Proof: By Euclid
(related to Proposition: 7.39: Least Number with Three Given Fractions)
 For let $D$, $E$, and $F$ be numbers having the same names as the parts $A$, $B$, and $C$ (respectively).
 And let the least number, $G$, measured by $D$, $E$, and $F$, have been taken [Prop. 7.36].
 Thus, $G$ has parts called the same as $D$, $E$, and $F$ [Prop. 7.37].
 And $A$, $B$, and $C$ are parts called the same as $D$, $E$, and $F$ (respectively).
 Thus, $G$ has the parts $A$, $B$, and $C$.
 So I say that ($G$) is also the least (number having the parts $A$, $B$, and $C$).
 For if not, there will be some number less than $G$ which will have the parts $A$, $B$, and $C$.
 Let it be $H$.
 Since $H$ has the parts $A$, $B$, and $C$, $H$ will thus be measured by numbers called the same as the parts $A$, $B$, and $C$ [Prop. 7.38].

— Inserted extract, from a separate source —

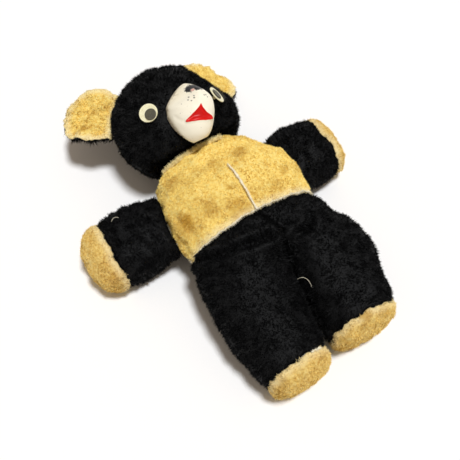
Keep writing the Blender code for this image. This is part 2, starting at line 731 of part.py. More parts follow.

 And $D$, $E$, and $F$ are numbers called the same as the parts $A$, $B$, and $C$ (respectively).
 Thus, $H$ is measured by $D$, $E$, and $F$.
 And ($H$) is less than $G$.
 The very thing is impossible.
 Thus, there cannot be some number less than $G$ which will have the parts $A$, $B$, and $C$.
 (Which is) the very thing it was required to show.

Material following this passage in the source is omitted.